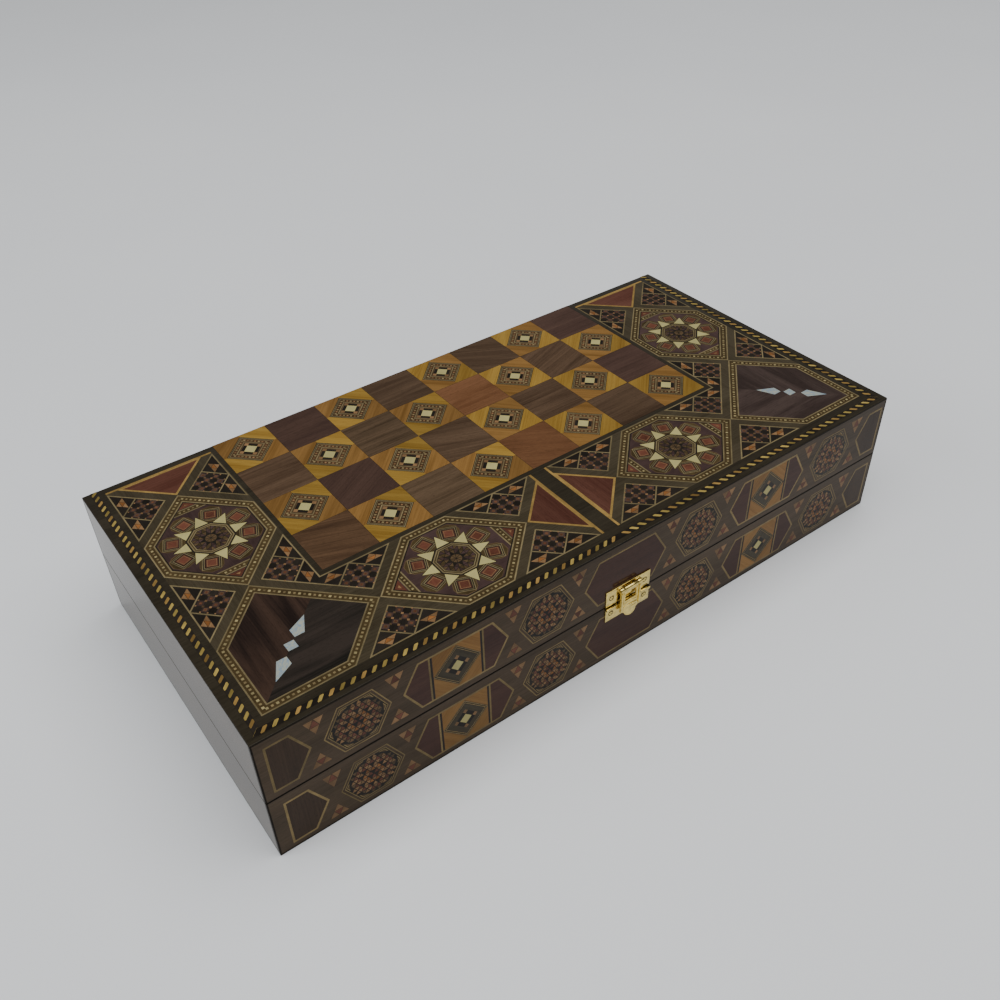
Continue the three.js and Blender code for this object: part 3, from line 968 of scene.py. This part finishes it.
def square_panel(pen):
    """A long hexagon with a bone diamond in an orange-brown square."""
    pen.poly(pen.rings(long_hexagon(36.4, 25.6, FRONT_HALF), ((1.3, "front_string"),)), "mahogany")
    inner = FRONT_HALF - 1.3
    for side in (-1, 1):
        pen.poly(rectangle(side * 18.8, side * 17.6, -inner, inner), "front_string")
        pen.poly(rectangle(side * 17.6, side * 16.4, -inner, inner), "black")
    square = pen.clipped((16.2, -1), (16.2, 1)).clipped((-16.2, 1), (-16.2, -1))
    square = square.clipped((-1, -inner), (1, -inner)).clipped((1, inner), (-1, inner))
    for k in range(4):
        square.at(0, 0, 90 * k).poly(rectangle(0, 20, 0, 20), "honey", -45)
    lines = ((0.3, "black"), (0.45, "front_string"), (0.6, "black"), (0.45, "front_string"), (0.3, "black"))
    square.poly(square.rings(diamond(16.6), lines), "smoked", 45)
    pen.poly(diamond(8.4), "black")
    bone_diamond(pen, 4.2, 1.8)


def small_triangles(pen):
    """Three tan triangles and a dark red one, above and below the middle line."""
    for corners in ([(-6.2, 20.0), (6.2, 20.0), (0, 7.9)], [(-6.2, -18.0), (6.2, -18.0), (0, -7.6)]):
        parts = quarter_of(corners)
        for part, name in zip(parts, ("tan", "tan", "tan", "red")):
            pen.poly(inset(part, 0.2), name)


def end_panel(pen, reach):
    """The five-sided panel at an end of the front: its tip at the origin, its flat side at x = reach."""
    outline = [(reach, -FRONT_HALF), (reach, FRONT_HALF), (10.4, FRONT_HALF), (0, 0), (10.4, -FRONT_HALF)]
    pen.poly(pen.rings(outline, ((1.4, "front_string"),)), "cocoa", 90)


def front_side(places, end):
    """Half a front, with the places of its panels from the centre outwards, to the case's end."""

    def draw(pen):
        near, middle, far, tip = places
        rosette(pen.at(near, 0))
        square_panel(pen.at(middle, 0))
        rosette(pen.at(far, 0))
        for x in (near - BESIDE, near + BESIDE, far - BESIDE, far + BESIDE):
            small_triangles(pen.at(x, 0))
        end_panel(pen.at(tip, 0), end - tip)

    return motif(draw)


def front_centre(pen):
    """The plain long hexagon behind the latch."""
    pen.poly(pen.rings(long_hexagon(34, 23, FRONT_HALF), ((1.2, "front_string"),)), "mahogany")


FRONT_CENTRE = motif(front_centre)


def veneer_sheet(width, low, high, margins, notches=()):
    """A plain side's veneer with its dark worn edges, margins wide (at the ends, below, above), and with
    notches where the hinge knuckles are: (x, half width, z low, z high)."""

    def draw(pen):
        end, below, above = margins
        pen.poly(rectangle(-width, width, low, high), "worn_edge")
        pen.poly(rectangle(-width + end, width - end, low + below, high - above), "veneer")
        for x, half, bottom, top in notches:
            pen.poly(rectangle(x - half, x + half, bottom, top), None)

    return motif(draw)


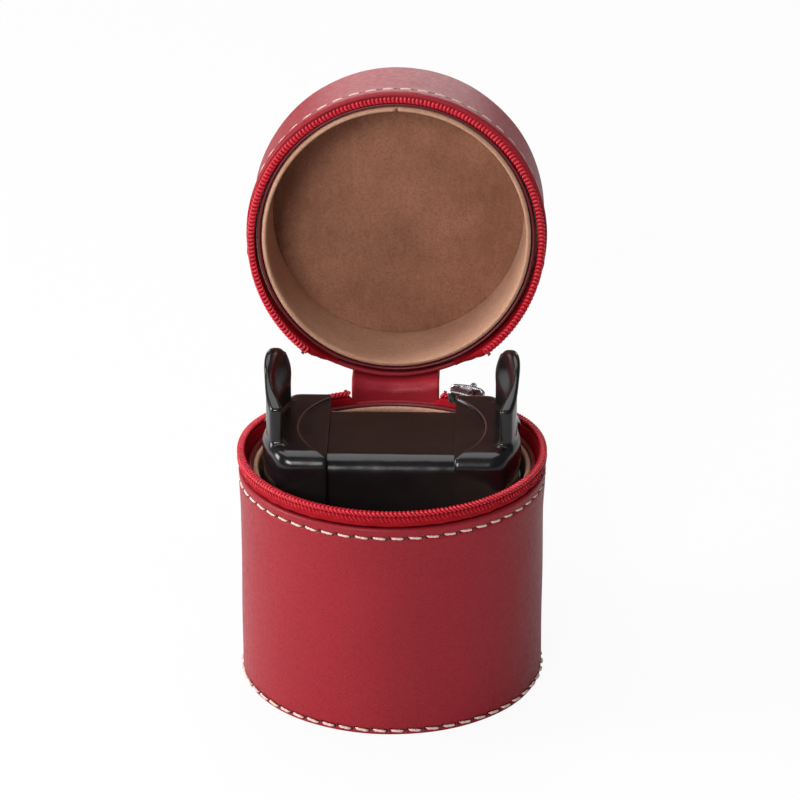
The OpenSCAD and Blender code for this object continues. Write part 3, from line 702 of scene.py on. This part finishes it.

==========

▶ _Problem_
Exactly reproduce all of the entries above.

▶ _Full response_
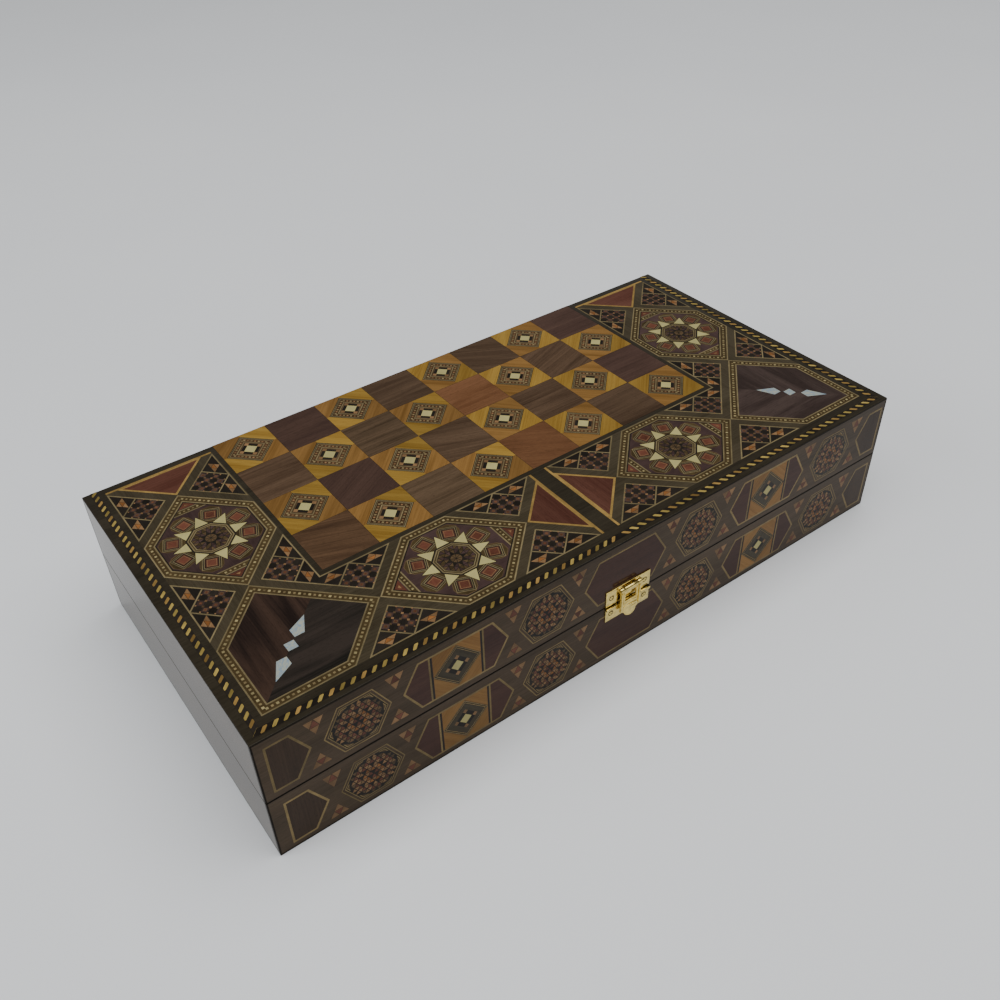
Continue the three.js and Blender code for this object: part 3, from line 968 of scene.py. This part finishes it.
def square_panel(pen):
    """A long hexagon with a bone diamond in an orange-brown square."""
    pen.poly(pen.rings(long_hexagon(36.4, 25.6, FRONT_HALF), ((1.3, "front_string"),)), "mahogany")
    inner = FRONT_HALF - 1.3
    for side in (-1, 1):
        pen.poly(rectangle(side * 18.8, side * 17.6, -inner, inner), "front_string")
        pen.poly(rectangle(side * 17.6, side * 16.4, -inner, inner), "black")
    square = pen.clipped((16.2, -1), (16.2, 1)).clipped((-16.2, 1), (-16.2, -1))
    square = square.clipped((-1, -inner), (1, -inner)).clipped((1, inner), (-1, inner))
    for k in range(4):
        square.at(0, 0, 90 * k).poly(rectangle(0, 20, 0, 20), "honey", -45)
    lines = ((0.3, "black"), (0.45, "front_string"), (0.6, "black"), (0.45, "front_string"), (0.3, "black"))
    square.poly(square.rings(diamond(16.6), lines), "smoked", 45)
    pen.poly(diamond(8.4), "black")
    bone_diamond(pen, 4.2, 1.8)


def small_triangles(pen):
    """Three tan triangles and a dark red one, above and below the middle line."""
    for corners in ([(-6.2, 20.0), (6.2, 20.0), (0, 7.9)], [(-6.2, -18.0), (6.2, -18.0), (0, -7.6)]):
        parts = quarter_of(corners)
        for part, name in zip(parts, ("tan", "tan", "tan", "red")):
            pen.poly(inset(part, 0.2), name)


def end_panel(pen, reach):
    """The five-sided panel at an end of the front: its tip at the origin, its flat side at x = reach."""
    outline = [(reach, -FRONT_HALF), (reach, FRONT_HALF), (10.4, FRONT_HALF), (0, 0), (10.4, -FRONT_HALF)]
    pen.poly(pen.rings(outline, ((1.4, "front_string"),)), "cocoa", 90)


def front_side(places, end):
    """Half a front, with the places of its panels from the centre outwards, to the case's end."""

    def draw(pen):
        near, middle, far, tip = places
        rosette(pen.at(near, 0))
        square_panel(pen.at(middle, 0))
        rosette(pen.at(far, 0))
        for x in (near - BESIDE, near + BESIDE, far - BESIDE, far + BESIDE):
            small_triangles(pen.at(x, 0))
        end_panel(pen.at(tip, 0), end - tip)

    return motif(draw)


def front_centre(pen):
    """The plain long hexagon behind the latch."""
    pen.poly(pen.rings(long_hexagon(34, 23, FRONT_HALF), ((1.2, "front_string"),)), "mahogany")


FRONT_CENTRE = motif(front_centre)


def veneer_sheet(width, low, high, margins, notches=()):
    """A plain side's veneer with its dark worn edges, margins wide (at the ends, below, above), and with
    notches where the hinge knuckles are: (x, half width, z low, z high)."""

    def draw(pen):
        end, below, above = margins
        pen.poly(rectangle(-width, width, low, high), "worn_edge")
        pen.poly(rectangle(-width + end, width - end, low + below, high - above), "veneer")
        for x, half, bottom, top in notches:
            pen.poly(rectangle(x - half, x + half, bottom, top), None)

    return motif(draw)


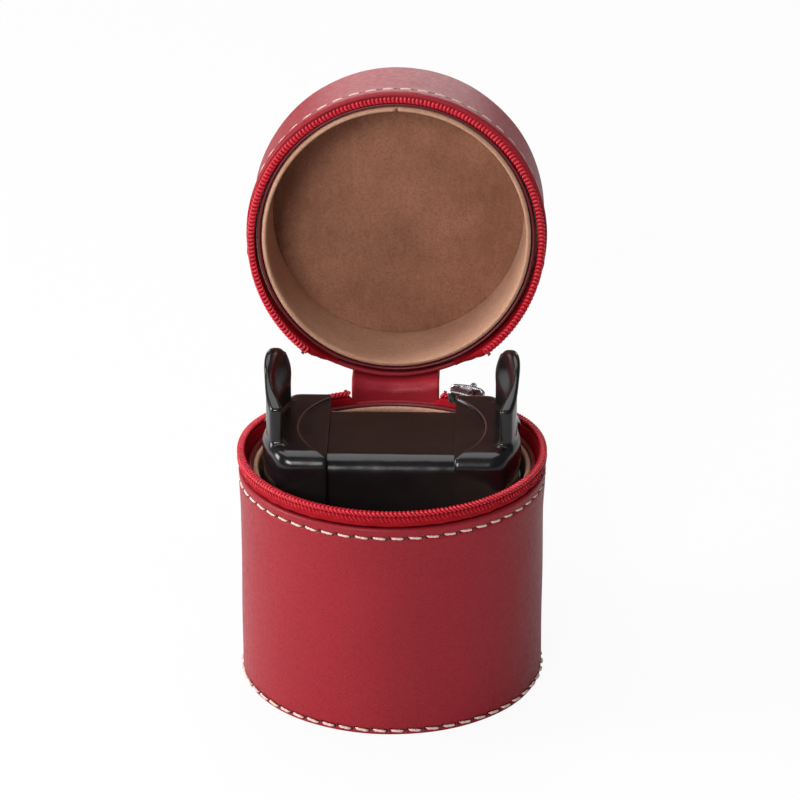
The OpenSCAD and Blender code for this object continues. Write part 3, from line 702 of scene.py on. This part finishes it.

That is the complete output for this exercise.